If you are doing similar work and you have a different method, let us know! In addition, if you have further questions about working with Statistics Netherlands microdata or other complex or large social science datasets, do not hesitate to contact us on our website: https://odissei-soda.nl.
Bonus appendix: multiple time intervals
Because we created a function that takes in the transaction data and a reference interval, we can do the same thing for multiple time intervals (e.g., years) and combine the data together in one wide or long dataset. This is one way to do this:
library(glue) # for easy string manipulation
# initialize an empty dataframe with all our columns
nl_prop <- tibble(person_id = factor(), prop_in_nl = double(), yr = integer())
# then loop over the years of interest
for (yr in 2017L:2022L) {
# construct reference interval for this year
ref_int <- interval(ymd(glue("{yr}0101")), ymd(glue("{yr}1231")))
# compute the proportion table for this year
nl_prop_yr <- proportion_tab(house_df, ref_int) |> mutate(yr = yr)

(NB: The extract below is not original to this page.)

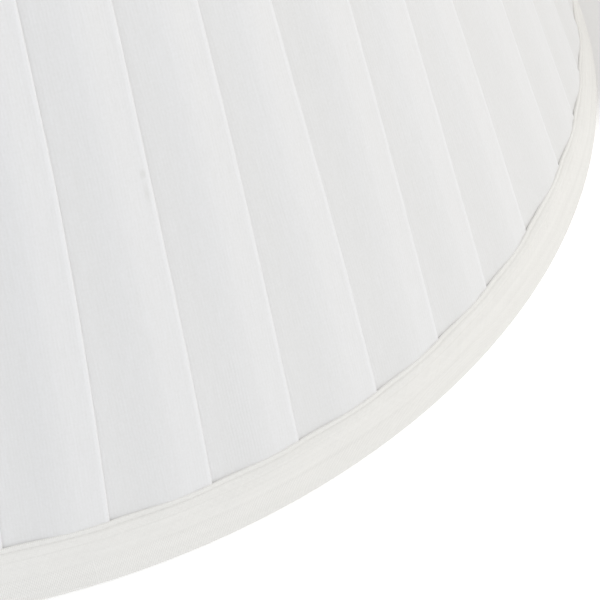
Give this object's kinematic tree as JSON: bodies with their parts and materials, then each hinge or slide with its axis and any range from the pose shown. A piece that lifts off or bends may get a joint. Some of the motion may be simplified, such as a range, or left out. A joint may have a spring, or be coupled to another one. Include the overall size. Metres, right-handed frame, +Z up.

# append this year to the dataframe
nl_prop <- bind_rows(nl_prop, nl_prop_yr)
}
# we can pivot it to a wide format
nl_prop_wide <-
nl_prop |>
pivot_wider(
names_from = yr,
names_prefix = "nl_prop_",
values_from = prop_in_nl
)
# and join it with the original person data, replacing NAs with 0 again
person_df |>
left_join(nl_prop_wide, by = "person_id") |>
mutate(across(starts_with("nl_prop_"), \(p) replace_na(p, 0)))
# A tibble: 4 × 9
person_id firstname income_avg nl_prop_2017 nl_prop_2018 nl_prop_2019
<fct> <chr> <dbl> <dbl> <dbl> <dbl>
1 A10232 Aron 14001 0 0 0
2 A39211 Beth 45304 0.00275 0 0
3 A28183 Carol 110123 0.832 0.549 0.912
4 A10124 Dave 43078 1 1 1
# ℹ 3 more variables: nl_prop_2020 <dbl>, nl_prop_2021 <dbl>,
# nl_prop_2022 <dbl>